From asymmetry to full symmetry: New techniques for symmetry reduction in model checking

Abstract

It is often the case that systems are “nearly symmetric”; they exhibit symmetry in a part of their description but are, nevertheless, globally asymmetric. We formalize several notions of near symmetry and show how to obtain the benefits of symmetry reduction when applied to asymmetric systems which are nearly symmetric. We show that for some nearly symmetric systems it is possible to perform symmetry reduction and obtain a bisimilar (up to permutation) symmetry reduced system. Using a more general notion of “sub-symmetry” we show how to generate a reduced structure that is simulated (up to permutation) by the original asymmetric program.
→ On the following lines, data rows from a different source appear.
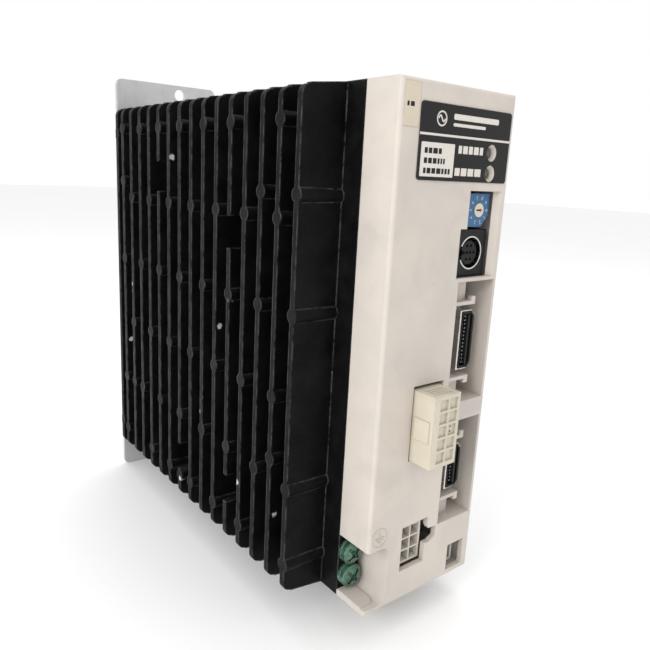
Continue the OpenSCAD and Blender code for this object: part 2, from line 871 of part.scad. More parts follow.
module brake_resistor() {
    color([0.88, 0.87, 0.82])
    difference() {
        box([power_top + 2, 66, from_top(142)], [power_top + 11, 100, from_top(151)]);
        box([power_top + 10.5, 68, from_top(143.4)], [power_top + 12, 98, from_top(149.6)]);
    }
    color("silver")
    for (y = [69, 97]) rod_x(y, from_top(146.5), power_top, power_top + 2, 0.6);
}

fuse_z = 84;

module mains_fuse() {
    color([0.85, 0.9, 0.9])
    rod_y(power_top + 6, fuse_z, 24, 44, 2.5);
}

module fuse_clips() {
    color("silver")
    for (y = [25, 39]) difference() {
        box([power_top, y, fuse_z - 3.2], [power_top + 7.6, y + 4, fuse_z + 3.2]);
        rod_y(power_top + 6, fuse_z, y - 1, y + 5, 2.5);
        box([power_top + 6, y - 1, fuse_z - 2.2], [power_top + 9, y + 5, fuse_z + 2.2]);
        box([power_top + 0.6, y - 1, fuse_z - 2.4], [power_top + 2.8, y + 5, fuse_z + 2.4]);
    }
}

// ---- Link between the boards and logic --------------------------------------------------

link_y = 64;
link_z = 72;
link_pins = 14;
link_pitch = 2.54;

module board_link_header() {
    color([0.12, 0.12, 0.12])
    difference() {
        box([power_top, link_y, link_z], [power_top + 16, link_y + link_pins * link_pitch, link_z + 5.1]);
        link_holes(power_top - 1, power_top + 17);
    }
}

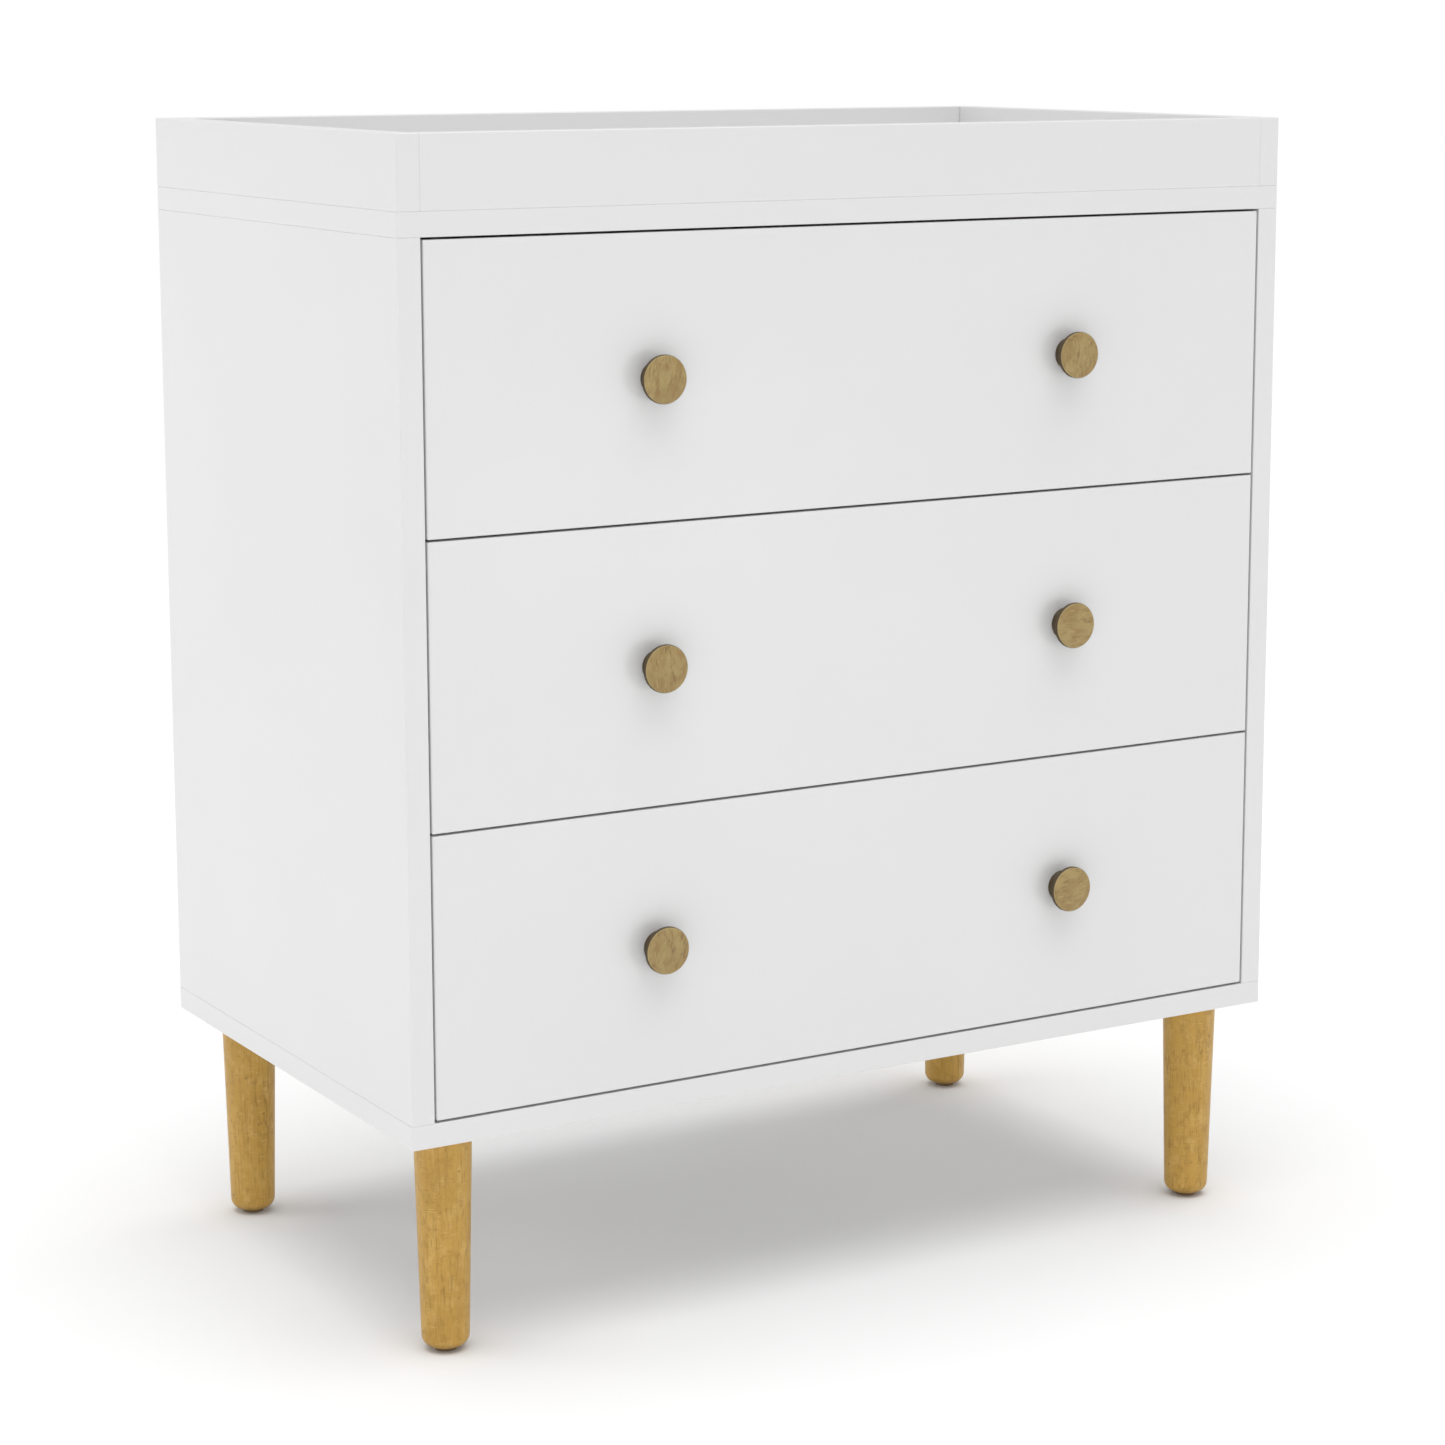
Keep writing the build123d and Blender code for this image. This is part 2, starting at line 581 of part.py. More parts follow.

In the symbolic model checking paradigm, representing the symmetry reduced quotient structure entails representing the BDD for the orbit relation. Unfortunately, for many important symmetry groups, including the full symmetry group, this BDD is provably always intractably large, of size exponential in the number of bits in the state space. In contrast, under the assumption of full symmetry, we show that it is possible to reduce a textual program description of a symmetric system to a textual program description of the symmetry reduced system. This obviates the need for building the BDD representation of the orbit relation on the program states under the symmetry group. We establish that the BDD representing the reduced program is provably small, essentially polynomial in the number of bits in the state space of the original program.